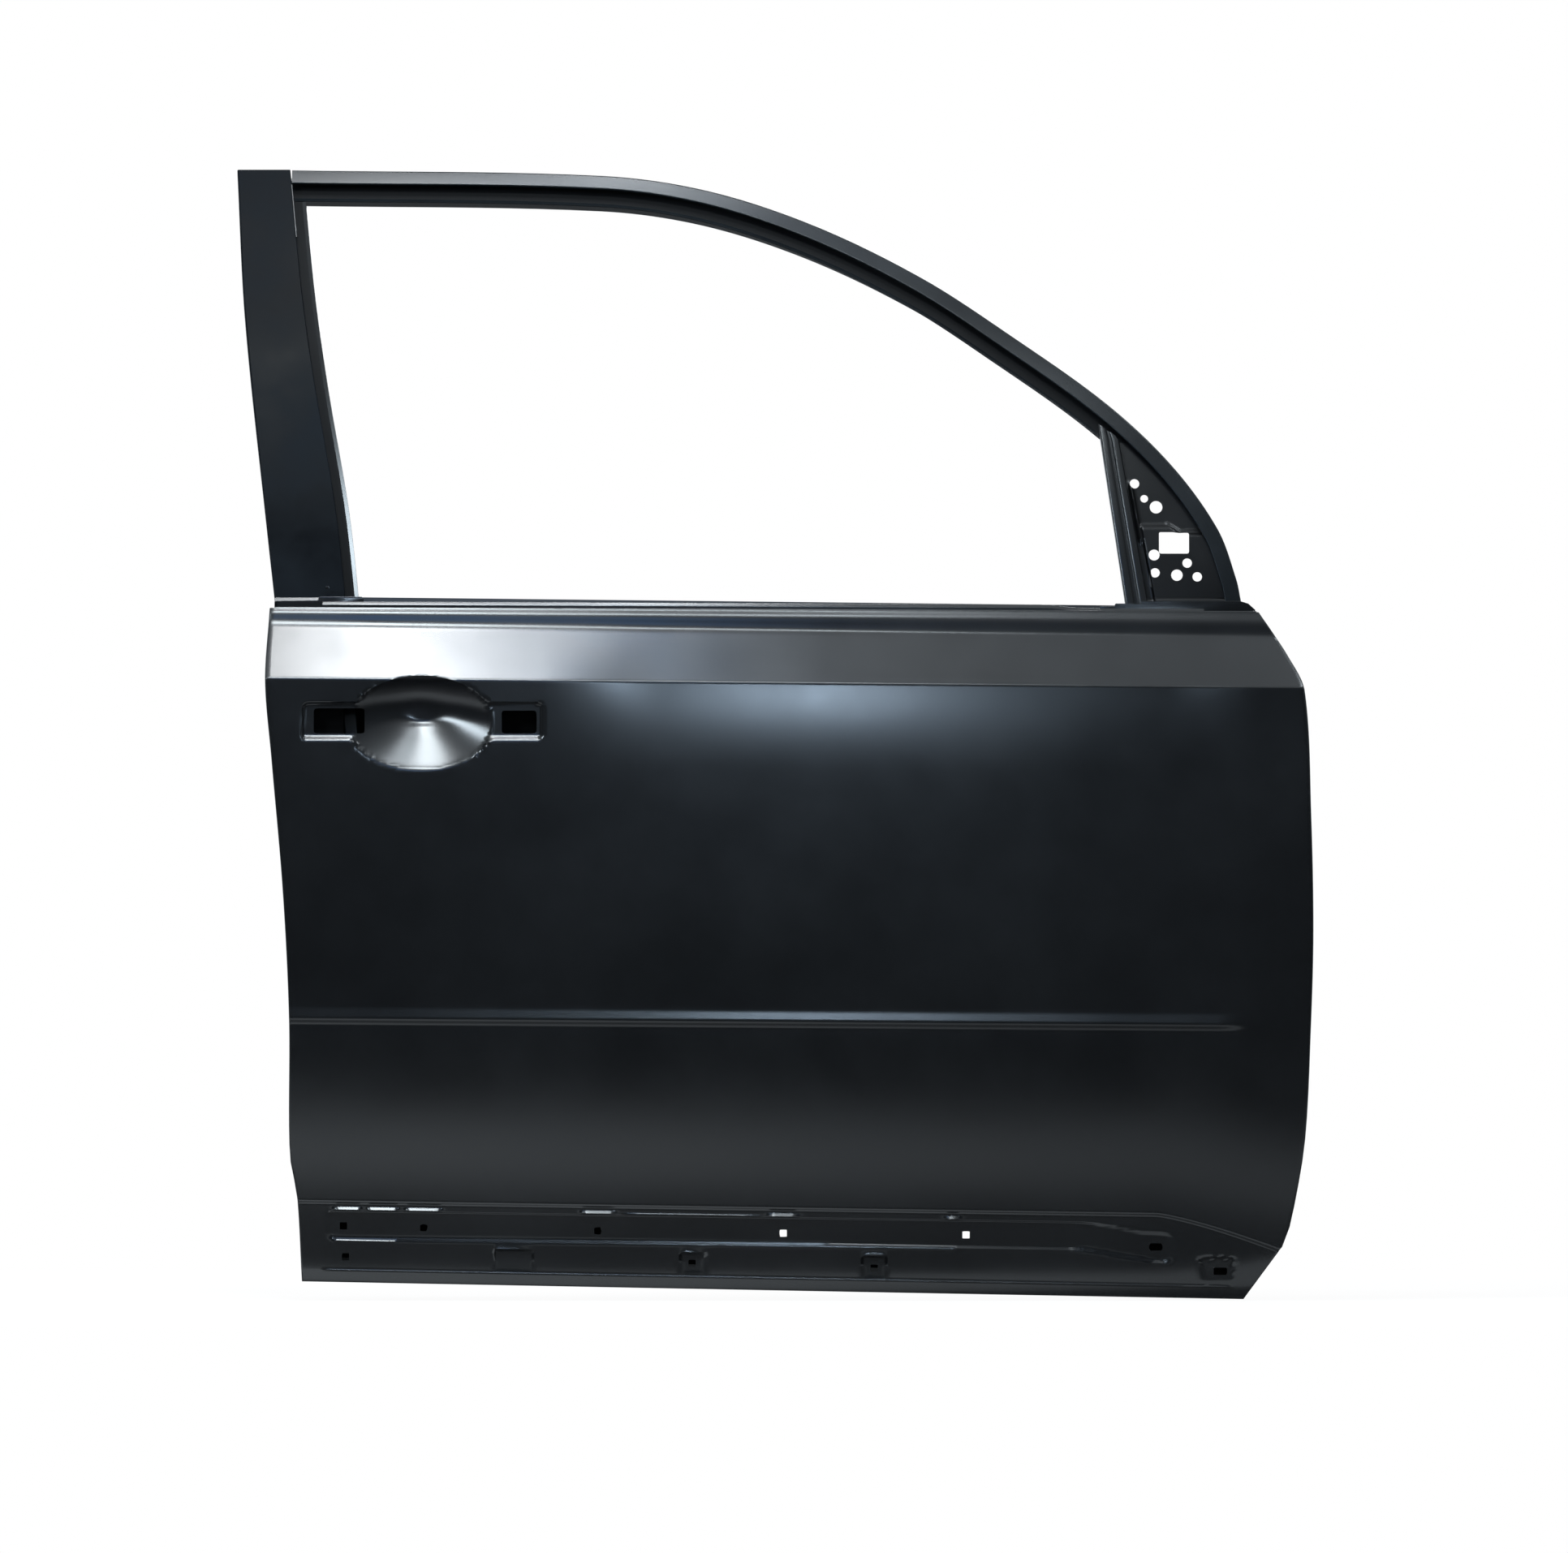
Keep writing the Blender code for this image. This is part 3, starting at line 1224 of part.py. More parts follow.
def post_stations():
    """Shared stations, so that the upright's pieces keep their gaps along the bend."""
    feet = [arc_length(z) for z in (GUIDE_FOOT_Z, GUIDE_BEND_Z, POST_FOOT_Z, POST_BOX_FOOT_Z)]
    rise = under_header() - feet[-1]
    above = [feet[-1] + rise * i / POST_STATIONS for i in range(1, POST_STATIONS + 1)]
    return feet + above + [arc_length(FRAME_TOP_Z)]


def post_sections(line_at, foot_z, top_s):
    """Sections of the rear upright, each at one distance round the cylinder."""
    sections = []
    foot = arc_length(foot_z)
    for s in [s for s in post_stations() if foot <= s <= top_s]:
        z = frame_arc()[1] + FRAME_RADIUS * math.sin(s / FRAME_RADIUS)
        front = REAR_EDGE_X + cubic(POST_FRONT_OFFSETS, z)
        rear = REAR_EDGE_X + cubic(POST_REAR_OFFSETS, max(z, POST_FOOT_Z))
        sections.append([frame_point(x, s, d) for x, d in line_at(rear, front)])
    return sections


def build_rear_post():
    top = arc_length(FRAME_TOP_Z)
    seat = CHANNEL_DEPTH + SHEET_GAP
    back = BOX_DEPTH - FRAME_SHEET
    behind_cover = FRAME_SHEET + SHEET_GAP

    def cover(rear, front):
        return sheet_loop([(rear, POST_RETURN), (rear, 0.0), (front, 0.0), (front, BAND_HEM)], FRAME_SHEET)

    def channel(rear, front):
        line = [(front + POST_CHANNEL_MOUTH + CHANNEL_LIP, CHANNEL_DEPTH - CHANNEL_LIP_RISE),
                (front + POST_CHANNEL_MOUTH, CHANNEL_DEPTH), (front - POST_CHANNEL_BACK, CHANNEL_DEPTH),
                (front - POST_CHANNEL_BACK, behind_cover), (front - behind_cover, behind_cover)]
        return sheet_loop(line, FRAME_SHEET)

    def box_line(rear, front):
        line = [(rear + 2 * behind_cover, POST_RETURN / 2), (rear + 2 * behind_cover, back),
                (front - POST_CHANNEL_BACK, back), (front - POST_CHANNEL_BACK + POST_BOX_SLOPE, seat),
                (front + POST_CHANNEL_MOUTH, seat)]
        return sheet_loop(line, FRAME_SHEET)

    object_from("frame_b_post_outer", loft(post_sections(cover, POST_FOOT_Z, top)))
    object_from("glass_channel_rear", loft(post_sections(channel, GUIDE_FOOT_Z, under_header())))
    object_from("frame_b_post_inner", loft(post_sections(box_line, POST_BOX_FOOT_Z, under_header())))


def bar_rear_x(z):
    slope = (BAR_REAR_TOP_X - BAR_REAR_BELT_X) / (BAR_TOP_Z - FRAME_BELT_Z)
    return BAR_REAR_BELT_X + slope * (z - FRAME_BELT_Z)


def bar_width(z):
    share = min(max((z - FRAME_BELT_Z) / (BAR_TOP_Z - FRAME_BELT_Z), 0.0), 1.0)
    return lerp(BAR_BELT_WIDTH, BAR_TOP_WIDTH, share)


def build_division_bar():
    sections = []
    heights = [lerp(BAR_FOOT_Z, FRAME_BELT_Z, share / 3) for share in range(3)]
    heights += [lerp(FRAME_BELT_Z, BAR_TOP_Z, share / 3) for share in range(4)]
    for z in heights:
        s = arc_length(z)
        wide = bar_width(z)
        groove = zip(BAR_GROOVE, (0.0, BAR_BEAD, BAR_BEAD, 0.0))
        line = [(0.0, BAR_OUT)] + [(wide * share, BAR_OUT + deep) for share, deep in groove]
        line += [(wide, BAR_OUT), (wide, BAR_BACK), (0.0, BAR_BACK)]
        mitre = BAR_TOP_MITRE if z == BAR_TOP_Z else 0.0
        sections.append([frame_point(bar_rear_x(z) + m, s - mitre * m, d)
                         for m, d in sheet_loop(line, FRAME_SHEET)])
    object_from("division_bar", loft(sections))


# Mirror corner


def sail_front_x(z):
    """Front edge of the mirror corner plate, under the header's band."""
    points = [(pz, px) for px, pz in reversed(HEADER_LINE[-6:])]
    if z < points[0][0]:
        return points[0][1] - SAIL_UNDER_BAND - (points[0][0] - z) * SAIL_FOOT_RUN
    slope = (cubic(points, z + 0.004) - cubic(points, z - 0.004)) / 0.008
    return cubic(points, z) - SAIL_UNDER_BAND * math.hypot(1.0, slope)


def build_sail_plate():
    step_top = SAIL_STEP_Z + SAIL_STEP_HEIGHT
    heights = [SAIL_FOOT_Z, HEADER_LINE[-1][1]]
    heights += [lerp(HEADER_LINE[-1][1], SAIL_STEP_Z, share / 2) for share in (1, 2)]
    heights += [lerp(step_top, SAIL_TOP_Z, share / 4) for share in range(5)]
    mesh = bmesh.new()
    rows = []
    for z in heights:
        rear = bar_rear_x(z) + bar_width(z) + 2 * SHEET_GAP
        front = sail_front_x(z)
        depth = SAIL_DEPTH if z > SAIL_STEP_Z else SAIL_DEPTH - SAIL_STEP
        rows.append([mesh.verts.new(frame_point(lerp(rear, front, share / 6), arc_length(z), depth))
                     for share in range(7)])
    grid_faces(mesh, rows)
    plate = object_from("mirror_sail_plate", mesh)
    solid = plate.modifiers.new("sheet", "SOLIDIFY")
    solid.thickness = SAIL_SHEET
    solid.offset = -1.0
    solid.use_even_offset = True
    boolean(plate, guide("sail_holes", joined(sail_holes())), "DIFFERENCE")


def sail_holes():
    holes = [prism_y(circle(x, z, size / 2, 14), *SAIL_CUT) for x, z, size in SAIL_HOLES]
    holes.append(prism_y(rounded_rectangle(*SAIL_WINDOW, SAIL_CORNER, 2), *SAIL_CUT))
    return holes


def build_mirror_reinforcement():
    depth = SAIL_DEPTH - SAIL_STEP + SAIL_SHEET + 2 * SHEET_GAP
    x_low, x_high, z_low, z_high = MIRROR_PLATE
    outline = rounded_rectangle(x_low, x_high, z_low, z_high, MIRROR_PLATE_CORNER, 3)
    sections = [[frame_point(x, arc_length(z), d) for x, z in outline] for d in (depth, depth + PLATE_SHEET)]
    plate = object_from("mirror_reinforcement", loft(sections))
    boolean(plate, guide("mirror_holes", joined(sail_holes())), "DIFFERENCE")


def build():
    clear_scene()
    set_out()
    build_outer_panel()
    build_inner_panel()
    build_header()
    build_rear_post()
    build_division_bar()
    build_sail_plate()
    build_mirror_reinforcement()
    build_outer_belt_reinforcement()
    build_inner_belt_reinforcement()
    build_impact_beam()
    build_beam_bracket("impact_beam_bracket_front", BEAM_FRONT, hinge_plane_x, -1)
    build_beam_bracket("impact_beam_bracket_rear", BEAM_REAR, latch_plane_x, 1)
    build_mastic_pads()
    build_hinge_reinforcement("hinge_reinforcement_upper", 0.0)
    build_hinge_reinforcement("hinge_reinforcement_lower", -HINGE_PITCH)
    build_tapping_plate("hinge_tapping_plate_upper", 0.0)
    build_tapping_plate("hinge_tapping_plate_lower", -HINGE_PITCH)
    build_check_link_reinforcement()
    build_latch_reinforcement()
    build_handle_brackets()


build()
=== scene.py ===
import math

import bmesh
import bpy
import numpy as np
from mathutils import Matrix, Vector


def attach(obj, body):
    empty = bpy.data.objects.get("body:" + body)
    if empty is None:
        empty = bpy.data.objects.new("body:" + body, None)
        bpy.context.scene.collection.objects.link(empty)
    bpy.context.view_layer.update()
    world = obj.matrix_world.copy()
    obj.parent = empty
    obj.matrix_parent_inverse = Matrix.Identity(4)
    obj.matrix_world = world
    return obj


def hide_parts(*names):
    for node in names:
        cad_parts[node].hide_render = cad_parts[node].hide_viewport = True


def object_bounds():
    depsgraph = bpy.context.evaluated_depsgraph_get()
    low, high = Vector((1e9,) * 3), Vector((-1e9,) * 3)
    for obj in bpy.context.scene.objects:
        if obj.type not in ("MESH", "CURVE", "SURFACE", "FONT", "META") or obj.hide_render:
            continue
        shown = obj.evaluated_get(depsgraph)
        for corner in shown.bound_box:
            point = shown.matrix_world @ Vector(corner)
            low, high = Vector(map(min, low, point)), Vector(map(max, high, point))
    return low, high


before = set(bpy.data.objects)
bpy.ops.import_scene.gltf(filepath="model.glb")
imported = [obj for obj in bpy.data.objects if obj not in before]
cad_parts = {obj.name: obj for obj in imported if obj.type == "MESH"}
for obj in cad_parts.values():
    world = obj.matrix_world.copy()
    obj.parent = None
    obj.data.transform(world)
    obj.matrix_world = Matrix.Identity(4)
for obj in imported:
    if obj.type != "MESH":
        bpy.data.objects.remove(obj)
cad_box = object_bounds()

# Camera: straight at the outside of the door from far off, as in a parts catalogue.
# A long lens keeps the near skin and the set-back window frame at one scale.
MIDDLE_X, MIDDLE_Y, MIDDLE_Z = -0.51935, 0.026, 0.00255
VIEW_DISTANCE = 36.0
VIEW_WIDTH = 1.6422


def placed(name, data):
    """A new object in the scene."""
    made = bpy.data.objects.new(name, data)
    bpy.context.scene.collection.objects.link(made)
    return made


camera_data = bpy.data.cameras.new("camera")
camera_data.sensor_width = 36.0
camera_data.lens = camera_data.sensor_width * VIEW_DISTANCE / VIEW_WIDTH
camera_data.clip_start = 1.0
camera_data.clip_end = 80.0
camera = placed("camera", camera_data)
camera.location = (MIDDLE_X, MIDDLE_Y - VIEW_DISTANCE, MIDDLE_Z)
camera.rotation_euler = (math.radians(90), 0, 0)
bpy.context.scene.camera = camera
bpy.context.scene.view_settings.view_transform = "Standard"

# Studio: white behind the door and overhead, dark on the camera's side, and soft lamps.
# The camera sees plain white, and the paint mirrors the room.
COOL_WHITE = (0.86, 0.94, 1.0, 1)


def node(tree, kind, inputs=None, **settings):
    """A new node. Its inputs are numbers, colours or the outputs of other nodes."""
    made = tree.nodes.new(kind)
    for name, value in settings.items():
        setattr(made, name, value)
    for name, value in (inputs or {}).items():
        if isinstance(value, bpy.types.NodeSocket):
            tree.links.new(value, made.inputs[name])
        else:
            made.inputs[name].default_value = value
    return made


def remap(tree, value, low, high, to_low, to_high, kind="LINEAR"):
    limits = {"Value": value, "From Min": low, "From Max": high, "To Min": to_low, "To Max": to_high}
    return node(tree, "ShaderNodeMapRange", limits, interpolation_type=kind).outputs["Result"]


def combine(tree, operation, first, second):
    return node(tree, "ShaderNodeMath", {0: first, 1: second}, operation=operation).outputs[0]


def blend(tree, share, first, second):
    """The first shader, or the second by its share."""
    return node(tree, "ShaderNodeMixShader", {0: share, 1: first, 2: second}).outputs[0]


def rays_and_place(tree, space):
    """Whether a ray is the camera's and whether it is mirrored, and the place it hits."""
    tree.nodes.clear()
    ways = node(tree, "ShaderNodeLightPath").outputs
    place = node(tree, "ShaderNodeTexCoord").outputs[space]
    seen = combine(tree, "MAXIMUM", ways["Is Camera Ray"], ways["Is Transmission Ray"])
    return seen, ways["Is Glossy Ray"], node(tree, "ShaderNodeSeparateXYZ", {0: place}).outputs


world = bpy.data.worlds.new("studio")
bpy.context.scene.world = world
world.use_nodes = True
tree = world.node_tree
seen, glossy, place = rays_and_place(tree, "Generated")
behind = remap(tree, place["Y"], -0.25, 0.35, 0.06, 1.0, "SMOOTHSTEP")
ceiling = remap(tree, place["Z"], 0.25, 0.95, 0.0, 1.02, "SMOOTHSTEP")
room = combine(tree, "MAXIMUM", behind, ceiling)
plain = node(tree, "ShaderNodeBackground", {"Color": (1, 1, 1, 1), "Strength": 1.0})
mirrored = node(tree, "ShaderNodeBackground", {"Color": COOL_WHITE, "Strength": room})
ambient = node(tree, "ShaderNodeBackground", {"Color": (0.92, 0.96, 1.0, 1), "Strength": 0.42})
lit = blend(tree, glossy, ambient.outputs[0], mirrored.outputs[0])
node(tree, "ShaderNodeOutputWorld", {"Surface": blend(tree, seen, lit, plain.outputs[0])})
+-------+
## [Stated problem]
Exactly as they appear, please write out the lines from the opening of the listing above down to the line containing "return sections", with both end lines included.

## [Problem solution]
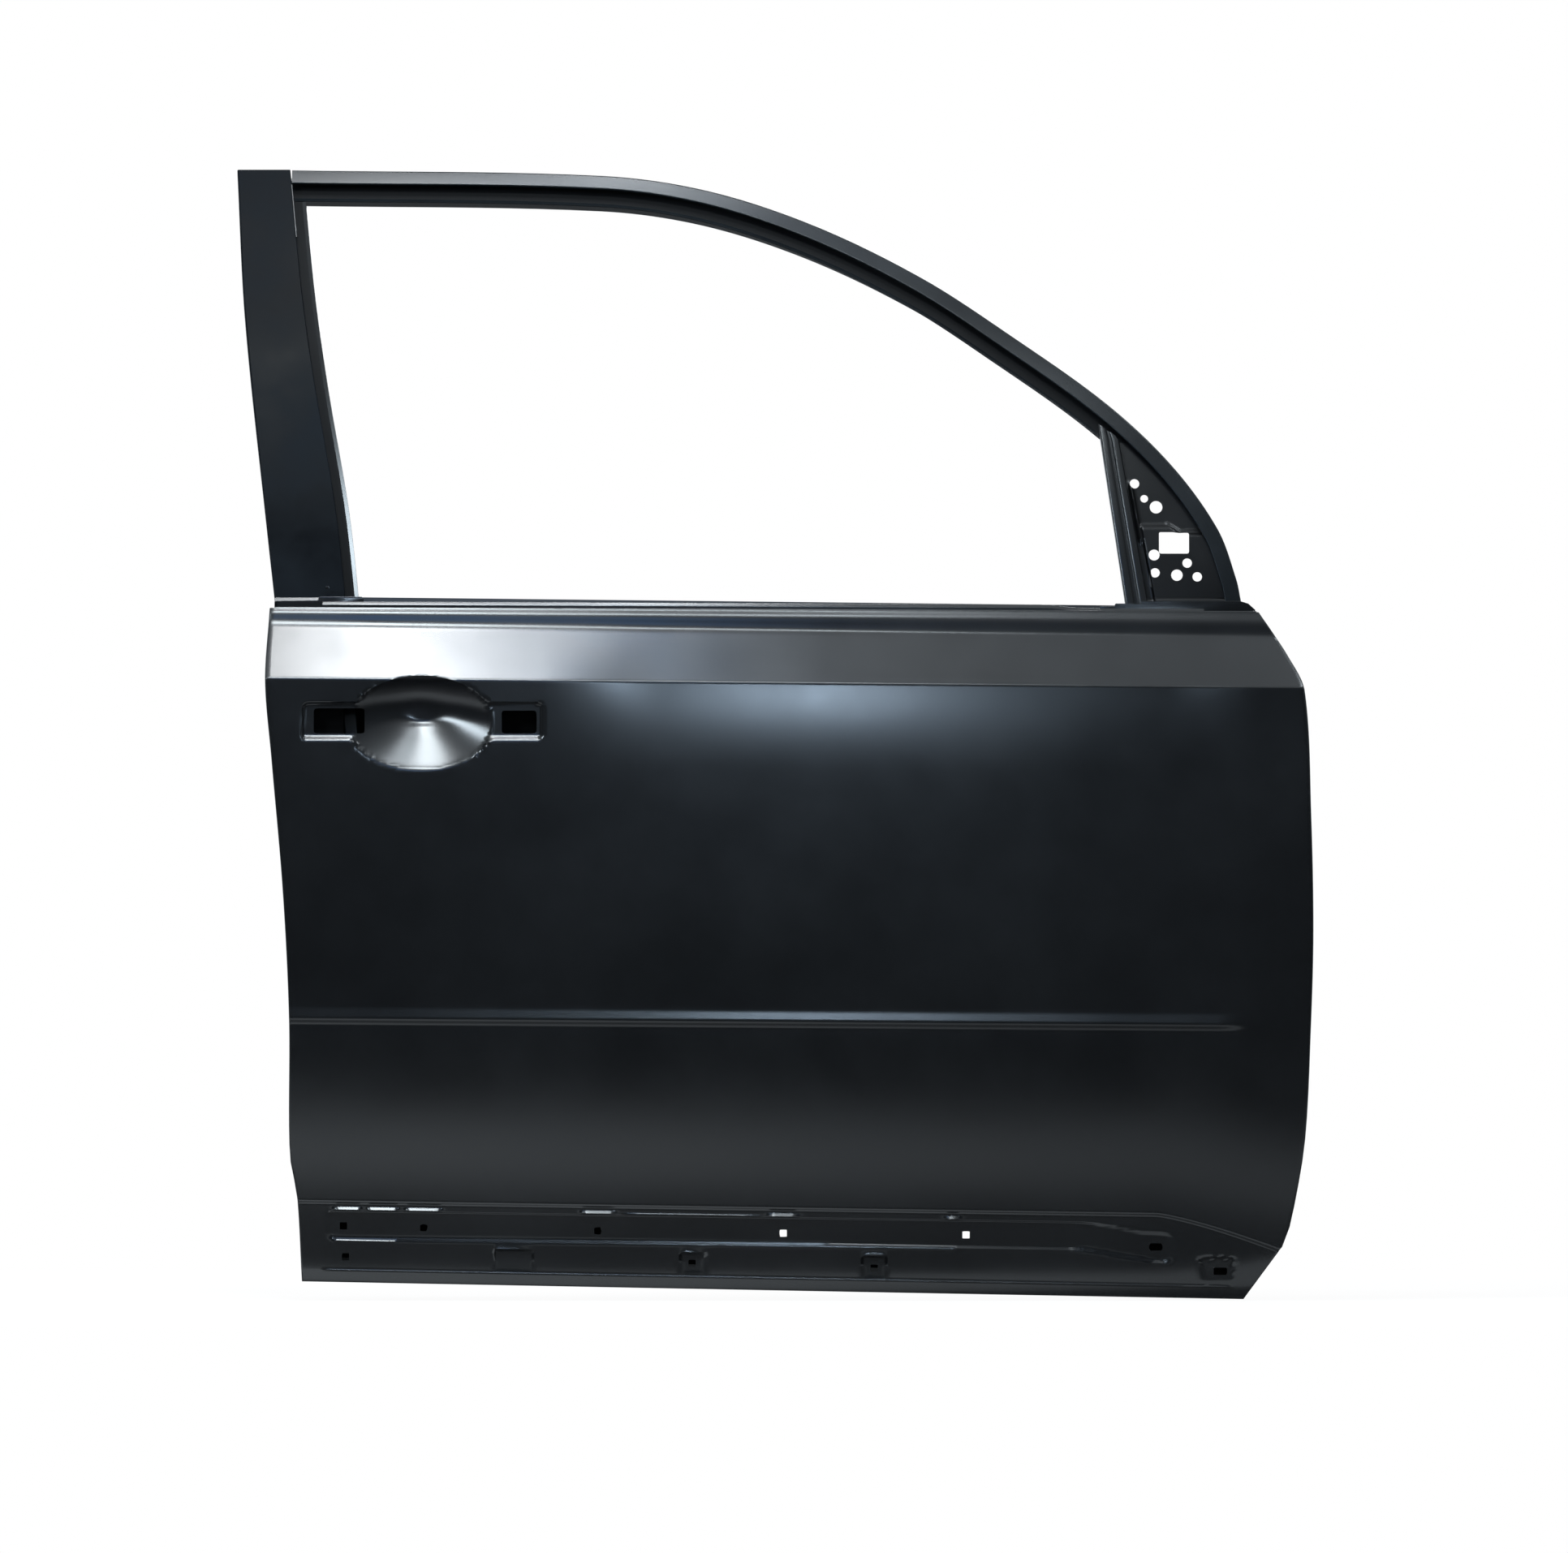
Keep writing the Blender code for this image. This is part 3, starting at line 1224 of part.py. More parts follow.
def post_stations():
    """Shared stations, so that the upright's pieces keep their gaps along the bend."""
    feet = [arc_length(z) for z in (GUIDE_FOOT_Z, GUIDE_BEND_Z, POST_FOOT_Z, POST_BOX_FOOT_Z)]
    rise = under_header() - feet[-1]
    above = [feet[-1] + rise * i / POST_STATIONS for i in range(1, POST_STATIONS + 1)]
    return feet + above + [arc_length(FRAME_TOP_Z)]


def post_sections(line_at, foot_z, top_s):
    """Sections of the rear upright, each at one distance round the cylinder."""
    sections = []
    foot = arc_length(foot_z)
    for s in [s for s in post_stations() if foot <= s <= top_s]:
        z = frame_arc()[1] + FRAME_RADIUS * math.sin(s / FRAME_RADIUS)
        front = REAR_EDGE_X + cubic(POST_FRONT_OFFSETS, z)
        rear = REAR_EDGE_X + cubic(POST_REAR_OFFSETS, max(z, POST_FOOT_Z))
        sections.append([frame_point(x, s, d) for x, d in line_at(rear, front)])
    return sections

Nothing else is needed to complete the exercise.